Begin Input material

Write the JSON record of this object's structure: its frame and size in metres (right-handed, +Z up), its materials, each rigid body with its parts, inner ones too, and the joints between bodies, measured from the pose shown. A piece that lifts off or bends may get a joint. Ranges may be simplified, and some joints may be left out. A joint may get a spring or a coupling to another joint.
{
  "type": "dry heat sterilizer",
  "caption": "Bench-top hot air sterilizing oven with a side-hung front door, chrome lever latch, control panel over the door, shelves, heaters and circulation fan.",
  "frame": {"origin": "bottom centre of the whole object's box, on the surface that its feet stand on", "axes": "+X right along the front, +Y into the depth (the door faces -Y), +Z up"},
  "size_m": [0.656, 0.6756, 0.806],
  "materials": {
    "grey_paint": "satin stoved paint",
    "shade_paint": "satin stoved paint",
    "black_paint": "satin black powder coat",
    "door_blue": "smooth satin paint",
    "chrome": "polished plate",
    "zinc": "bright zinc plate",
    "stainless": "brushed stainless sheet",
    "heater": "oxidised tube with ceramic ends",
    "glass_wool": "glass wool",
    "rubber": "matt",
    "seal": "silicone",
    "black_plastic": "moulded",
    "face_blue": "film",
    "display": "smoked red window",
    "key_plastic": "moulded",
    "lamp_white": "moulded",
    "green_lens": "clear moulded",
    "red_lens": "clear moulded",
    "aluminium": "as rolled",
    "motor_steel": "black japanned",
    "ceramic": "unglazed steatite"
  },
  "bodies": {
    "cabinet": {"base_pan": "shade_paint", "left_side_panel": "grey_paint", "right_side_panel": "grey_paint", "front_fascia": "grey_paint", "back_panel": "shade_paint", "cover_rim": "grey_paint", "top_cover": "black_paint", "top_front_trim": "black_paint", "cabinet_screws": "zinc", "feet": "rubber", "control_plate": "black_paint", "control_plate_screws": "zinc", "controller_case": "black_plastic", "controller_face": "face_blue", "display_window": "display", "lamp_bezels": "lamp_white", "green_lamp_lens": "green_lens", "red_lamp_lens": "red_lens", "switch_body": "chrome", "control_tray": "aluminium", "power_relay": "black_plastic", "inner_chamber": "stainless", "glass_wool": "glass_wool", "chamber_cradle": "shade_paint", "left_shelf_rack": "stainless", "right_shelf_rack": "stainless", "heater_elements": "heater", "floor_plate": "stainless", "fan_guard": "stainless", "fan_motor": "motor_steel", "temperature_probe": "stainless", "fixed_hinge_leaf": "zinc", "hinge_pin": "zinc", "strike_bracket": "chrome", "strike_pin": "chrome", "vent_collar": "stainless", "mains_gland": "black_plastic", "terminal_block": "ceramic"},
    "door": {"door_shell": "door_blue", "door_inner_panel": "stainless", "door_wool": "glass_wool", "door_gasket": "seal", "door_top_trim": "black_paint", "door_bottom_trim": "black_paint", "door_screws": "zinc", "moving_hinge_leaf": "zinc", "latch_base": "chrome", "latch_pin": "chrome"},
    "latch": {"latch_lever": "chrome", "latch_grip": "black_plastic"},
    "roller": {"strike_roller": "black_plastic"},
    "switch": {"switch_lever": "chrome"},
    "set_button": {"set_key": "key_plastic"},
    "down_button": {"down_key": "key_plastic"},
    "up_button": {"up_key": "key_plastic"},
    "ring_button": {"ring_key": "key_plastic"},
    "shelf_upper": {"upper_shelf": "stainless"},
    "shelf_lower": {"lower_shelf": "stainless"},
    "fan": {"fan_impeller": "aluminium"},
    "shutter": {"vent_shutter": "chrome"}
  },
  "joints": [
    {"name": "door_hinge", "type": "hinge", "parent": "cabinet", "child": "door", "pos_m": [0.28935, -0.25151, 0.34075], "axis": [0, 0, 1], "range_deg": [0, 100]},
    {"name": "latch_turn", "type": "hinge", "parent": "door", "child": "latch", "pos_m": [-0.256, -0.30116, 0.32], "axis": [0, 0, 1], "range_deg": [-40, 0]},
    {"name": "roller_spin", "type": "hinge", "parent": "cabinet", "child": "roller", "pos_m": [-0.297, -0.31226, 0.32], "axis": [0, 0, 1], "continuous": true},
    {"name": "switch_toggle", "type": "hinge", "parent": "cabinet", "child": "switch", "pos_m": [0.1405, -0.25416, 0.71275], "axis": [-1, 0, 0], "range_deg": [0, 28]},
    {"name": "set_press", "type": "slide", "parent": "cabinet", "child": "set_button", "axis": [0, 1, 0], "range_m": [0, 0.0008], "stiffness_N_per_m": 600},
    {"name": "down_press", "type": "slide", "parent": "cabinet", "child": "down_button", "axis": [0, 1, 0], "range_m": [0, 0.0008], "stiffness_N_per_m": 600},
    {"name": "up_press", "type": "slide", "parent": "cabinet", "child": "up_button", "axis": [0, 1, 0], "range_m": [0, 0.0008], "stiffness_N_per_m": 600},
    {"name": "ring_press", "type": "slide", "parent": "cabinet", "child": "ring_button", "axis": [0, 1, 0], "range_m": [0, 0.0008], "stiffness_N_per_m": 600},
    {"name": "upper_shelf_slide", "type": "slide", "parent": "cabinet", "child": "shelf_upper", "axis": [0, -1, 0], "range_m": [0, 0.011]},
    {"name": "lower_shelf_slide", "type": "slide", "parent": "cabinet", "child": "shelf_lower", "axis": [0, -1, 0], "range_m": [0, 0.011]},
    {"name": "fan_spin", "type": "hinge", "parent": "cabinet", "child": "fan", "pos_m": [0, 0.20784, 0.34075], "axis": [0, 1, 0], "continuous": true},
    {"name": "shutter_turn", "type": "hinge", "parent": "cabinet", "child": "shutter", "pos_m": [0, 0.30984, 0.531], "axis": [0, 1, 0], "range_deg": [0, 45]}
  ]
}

End Input material
Begin Input material

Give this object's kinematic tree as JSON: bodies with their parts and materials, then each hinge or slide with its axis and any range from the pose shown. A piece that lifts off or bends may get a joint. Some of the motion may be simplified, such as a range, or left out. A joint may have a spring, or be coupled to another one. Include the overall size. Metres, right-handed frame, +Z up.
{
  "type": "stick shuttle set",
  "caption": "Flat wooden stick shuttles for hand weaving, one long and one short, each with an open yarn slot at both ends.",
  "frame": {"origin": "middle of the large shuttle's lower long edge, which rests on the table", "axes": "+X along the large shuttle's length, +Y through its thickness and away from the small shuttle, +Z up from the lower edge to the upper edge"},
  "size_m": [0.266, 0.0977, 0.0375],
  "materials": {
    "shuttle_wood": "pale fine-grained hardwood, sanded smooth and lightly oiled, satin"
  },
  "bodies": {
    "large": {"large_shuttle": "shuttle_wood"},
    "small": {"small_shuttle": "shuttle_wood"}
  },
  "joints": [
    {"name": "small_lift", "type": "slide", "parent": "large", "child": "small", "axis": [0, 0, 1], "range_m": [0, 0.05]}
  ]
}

End Input material

[What you will do]
State how many lines above contain the string "shown", with no other words.

[Task answer]
2